Stated goal: Isolate every line in the data with the string "this" and copy it.

Exercise inputs:

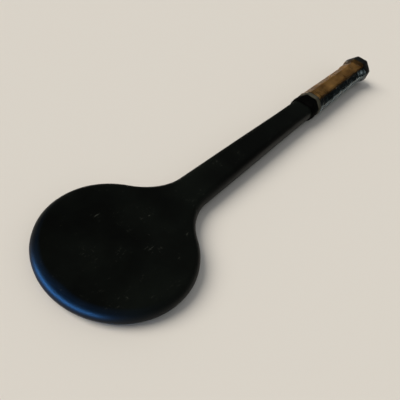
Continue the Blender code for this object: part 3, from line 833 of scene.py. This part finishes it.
def makeFilmSleeve():
    # a ring of two skins: over the grip's outside the film is clear of it by its slack, the bulge,
    # the lift over the tape and the folds, less the dips into the seams
    x = np.linspace(film["frontX"], film["rearX"], film["rows"])
    width, thickness, chamfer, corner = flareAt(x)
    centreY, centreZ, angle = octagonFrame(width, thickness, chamfer, corner,
                                           film["arcSteps"], film["sideSteps"])
    share = perimeterShare(centreY[0], centreZ[0])
    x, corner = x[:, None], corner[:, None]
    loose = smoothStep(1 - np.abs(x - handle["capFrontX"]) / (film["bulgeLength"] / 2))
    sideways = film["bulgeLeast"] + (1 - film["bulgeLeast"]) * np.clip(np.cos(angle), 0, 1) ** 2
    turn = (strip["buttX"] - x) / strip["pitch"] - share
    fromSeam = np.abs(turn - np.round(turn)) * strip["pitch"]
    onGrip = smoothStep((handle["capFrontX"] - x) / film["capFade"])
    lifted = smoothStep((tape["rearX"] + film["behindTape"] - x) / film["tapeStep"])
    fades = film["foldFades"]
    held = smoothStep((film["rearX"] - x) / fades["rear"])
    held = held * smoothStep((x - film["frontX"] + fades["frontLead"]) / fades["front"])
    folds = foldHeights(x, share)
    folded = folds * (film["foldLeast"] + (1 - film["foldLeast"]) * held)
    # the folds are pressed flat on the side that the racket lies on
    folded = folded * (1 - film["pressedFlat"] * np.clip(-np.sin(angle), 0, 1) ** 2)
    grow = film["clear"] + film["bulge"] * loose * sideways + film["overTape"] * lifted
    grow = grow - film["seamDip"] * onGrip * hump(fromSeam, film["seamWidth"])
    grow = grow + film["foldHeight"] * folded
    outer = octagonPoints(x, centreY, centreZ, angle, corner + grow + film["thickness"])
    inner = octagonPoints(x, centreY, centreZ, angle, corner + grow)[::-1]
    # painted light and shade: brown on the lit side only; painted highlights: white by the seams, on the
    # flare and on the folds
    litHaze = litHazeMark(x, angle, share, outer)
    creaseHighlight = creaseHighlightMark(x, share, outer, fromSeam, onGrip, folds, litHaze)
    marks = {"litHaze": np.concatenate([litHaze, litHaze[::-1]]), "creaseHighlight": np.concatenate([creaseHighlight, creaseHighlight[::-1]])}
    mesh = gridMesh("film_skin", np.concatenate([outer, inner]), True, sharpDegrees=180)
    return placePiece(mesh, "film", "film_sleeve", marks=marks)


makeFilmSleeve()


# Pale floor, dim room and soft lamps. Two strips stand in an arc before the head's tip, lower than
# its face, so that only its rim shows them, and a card overhead gives the face its faint gloss.
studio = {
    "floorColor": "#e2e0db",
    "floorHalf": 40.0,
    "roomColor": "#e6ecef",
    "roomLight": 0.04,
    "roomSeen": 0.06,
    "key": {"strength": 2.7, "softDegrees": 40, "hexCode": "#fff6ea", "turnDegrees": (0, -46, -50)},
    "fill": {"strength": 0.9, "softDegrees": 170},
    "stripBearings": (156, 193),
    "stripReach": 0.140,
    "stripHeight": 0.007,
    "strip": {"size": (0.096, 0.011), "watts": 0.52, "hexCode": "#4c9bf5"},
    "card": {"place": (0.90, 0.30, 1.23), "aim": (-0.1, 0, 0), "size": (0.5, 0.5),
             "watts": 1.5, "hexCode": "#e6f0ea"},
}


def makeFloor():
    half = studio["floorHalf"]
    corners = [(-half, -half, 0), (half, -half, 0), (half, half, 0), (-half, half, 0)]
    mesh = bpy.data.meshes.new("floor")
    mesh.from_pydata(corners, [], [(0, 1, 2, 3)])
    floor = bpy.data.objects.new("floor", mesh)
    bpy.context.scene.collection.objects.link(floor)
    paint, _, shader, _ = startMaterial("matt pale floor", roughness=1.0, specular=0.0)
    shader.inputs["Base Color"].default_value = linearColor(studio["floorColor"])
    mesh.materials.append(paint)


def makeRoom():
    # the room is dim, both as a light and where the eye, gloss or film meets it
    world = bpy.data.worlds.new("dim room")
    bpy.context.scene.world = world
    world.use_nodes = True
    tree = world.node_tree
    backdrop = tree.nodes["Background"]
    backdrop.inputs["Color"].default_value = linearColor(studio["roomColor"])
    seen = addNode(tree, "LightPath", "Is Camera Ray")
    for ray in ("Is Glossy Ray", "Is Transmission Ray"):
        other = addNode(tree, "LightPath", ray)
        seen = addNode(tree, "Math", 0, {0: seen, 1: other}, operation="MAXIMUM")
    strength = addNode(tree, "MapRange", "Result", {
        "Value": seen, "To Min": studio["roomLight"], "To Max": studio["roomSeen"]})
    tree.links.new(strength, backdrop.inputs["Strength"])


def addSun(name, strength, softDegrees, hexCode="#ffffff", turnDegrees=(0, 0, 0)):
    # it lights the surfaces but isn't mirrored in them
    light = bpy.data.lights.new(name, "SUN")
    light.energy = strength
    light.angle = math.radians(softDegrees)
    light.color = linearColor(hexCode)[:3]
    lamp = bpy.data.objects.new(name, light)
    bpy.context.scene.collection.objects.link(lamp)
    lamp.rotation_euler = [math.radians(v) for v in turnDegrees]
    lamp.visible_glossy = False
    lamp.visible_transmission = False


def addCard(name, place, aim, size, watts, hexCode):
    # a rectangle of light whose own -z points from its place to its aim; only gloss shows it
    light = bpy.data.lights.new(name, "AREA")
    light.shape = "RECTANGLE"
    light.size, light.size_y = size
    light.energy = watts
    light.color = linearColor(hexCode)[:3]
    lamp = bpy.data.objects.new(name, light)
    bpy.context.scene.collection.objects.link(lamp)
    toAim = np.array(aim, float) - np.array(place, float)
    forward = toAim / np.linalg.norm(toAim)
    across = np.cross(forward, (0, 0, 1))
    across /= np.linalg.norm(across)
    axes = np.eye(4)
    axes[:3] = np.column_stack([across, np.cross(across, forward), -forward, place])
    lamp.matrix_world = Matrix(axes.tolist())
    lamp.visible_camera = False
    lamp.visible_diffuse = False
    lamp.visible_transmission = False


makeFloor()
makeRoom()
addSun("key", **studio["key"])
addSun("fill", **studio["fill"])
for number, bearing in enumerate(studio["stripBearings"]):
    outwards = np.array([math.cos(math.radians(bearing)), math.sin(math.radians(bearing)), 0])
    middle = np.array([lay["headCentre"][0], 0, studio["stripHeight"]])
    stand = middle + studio["stripReach"] * outwards
    addCard(f"rim strip {number + 1}", stand, middle, **studio["strip"])
addCard("ceiling card", **studio["card"])

view = {
    "place": (-0.397195, -0.108659, 0.251710),
    "turnDegrees": (45.88785, -16.23738, -53.47459),
    "lensMm": 38.7,
    "sensorMm": 36,
    "clipStart": 0.01,
}
cameraData = bpy.data.cameras.new("camera")
cameraData.lens = view["lensMm"]
cameraData.sensor_width = view["sensorMm"]
cameraData.clip_start = view["clipStart"]
camera = bpy.data.objects.new("camera", cameraData)
camera.location = view["place"]
camera.rotation_euler = [math.radians(v) for v in view["turnDegrees"]]
bpy.context.scene.collection.objects.link(camera)
bpy.context.scene.camera = camera
bpy.context.scene.view_settings.view_transform = "Standard"
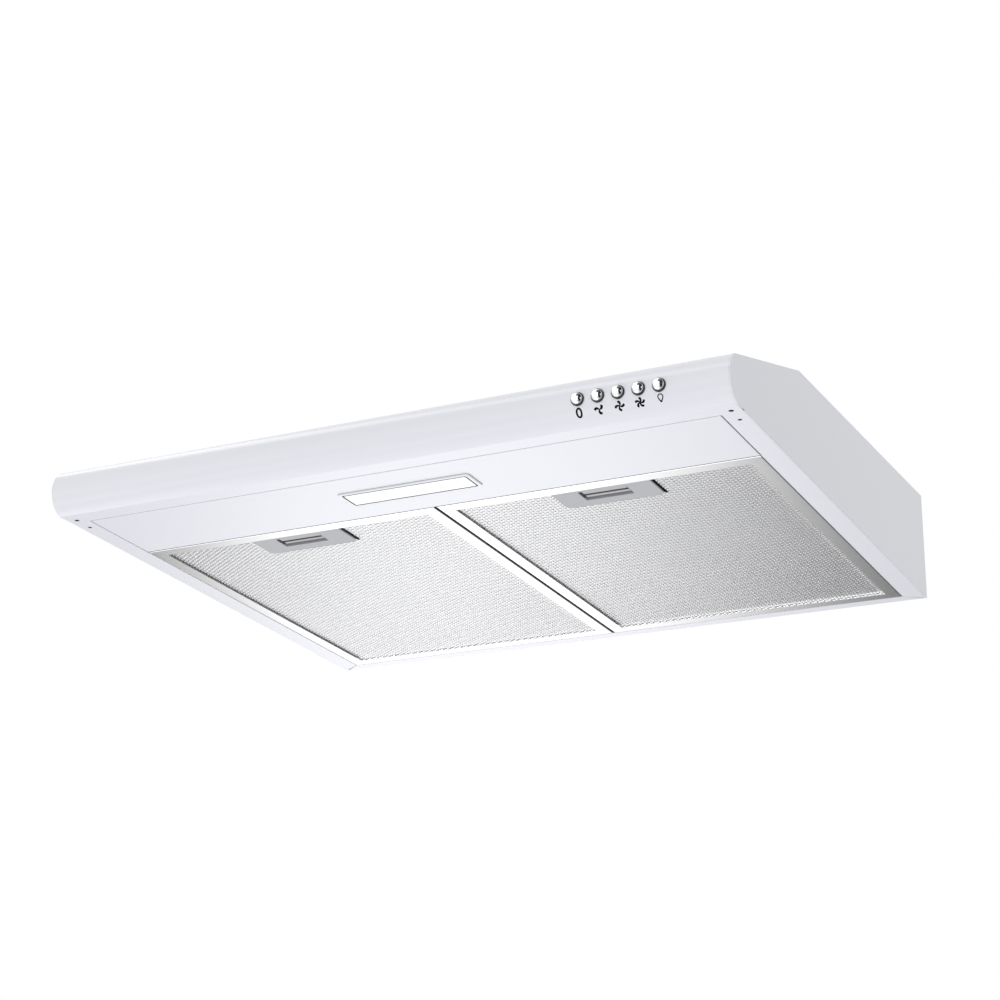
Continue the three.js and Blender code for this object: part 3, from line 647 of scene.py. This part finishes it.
lampSize = {"halfX": 59, "halfY": 13.5, "corner": 2.6, "proud": 1.5, "height": 15, "body": (1.9, 1.9, 1.6),
            "window": (3.0, 2.1, 1.4), "hollow": (2.9, 2.9, 1.2), "lens": (3.8, 2.9, 1.2),
            # each painted-shade ring, a dark outline for the gaps round the bezel and the lens: its outside, its
            # inside, the low and the high level
            "gapShades": [((59.43, 13.93), (59.02, 13.52), 0.05, 1.3), ((56.02, 11.42), (55.1, 10.5), -1.42, 1.3)]}


def lamp():
    size = lampSize
    space = underSpace @ Matrix.Translation((0, -lampPanelSize["lampY"], 0))
    proud = size["proud"]

    # a prism that stands in from the lamp's edge
    def within(name, key, low, high):
        insetX, insetY, corner = size[key]
        return uprightPrism(name, roundedRectangle(size["halfX"] - insetX, size["halfY"] - insetY, corner),
                            low, high, space)

    rim = roundedRectangle(size["halfX"], size["halfY"], size["corner"], 8)
    ring = cutAway(uprightPrism("lampBezel", rim, -proud, 1.6, space), [within("inside", "window", -5, 5)])
    softenEdges(ring, 0.45, 3)
    body = cutAway(within("lampBody", "body", 1.5, size["height"]),
                   [within("deep", "hollow", -2, size["height"] - 1)])
    finishPiece(joined("lampBezel", [ring, body]), whiteMoulding, "canopy", ["lamp_bezel"])
    lens = softenEdges(within("lampLens", "lens", 0.1 - proud, 1.4), 0.5, 3)
    finishPiece(lens, opalLens, "canopy", ["lamp_lens"])
    # near-black rings paint the shadow in the gaps round the bezel and round the lens
    gapShades = []
    for outside, inside, low, high in size["gapShades"]:
        gapShade = uprightPrism("gapShade", roundedRectangle(*outside, 1.5), low, high, space)
        gapShades.append(cutAway(gapShade, [uprightPrism("hole", roundedRectangle(*inside, 1.2), -5, 5, space)]))
    finishPiece(joined("lampGapShades", gapShades), gapShadeBlack, "canopy")


lamp()
print("lamp made")

buttonLook = {"profile": [(0, 0), (0.8, -0.07), (1.57, -0.28), (2.3, -0.62), (2.95, -1.09), (3.52, -1.67),
                          (3.98, -2.35), (4.32, -3.1), (4.48, -3.9), (4.5, -4.6), (4.5, -10.5), (2.5, -10.5),
                          (2.5, -31.5), (0, -31.5)],
              "collar": [(4.6, 1.1), (4.95, 1.1), (5.3, 0.75), (5.35, -1.0), (4.6, -1.0)]}
signLook = {"drop": 11.2, "lampDrop": 10.4, "proud": 0.05, "strip": 0.8, "fanRadius": 3.9, "fanStart": 0.12,
            "sweep": 50, "root": 0.7, "tip": {3: 2.2, 4: 2.0, 5: 1.8}, "firstBlade": {3: 7, 4: -33, 5: -24}}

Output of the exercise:
Continue the Blender code for this object: part 3, from line 833 of scene.py. This part finishes it.
Continue the three.js and Blender code for this object: part 3, from line 647 of scene.py. This part finishes it.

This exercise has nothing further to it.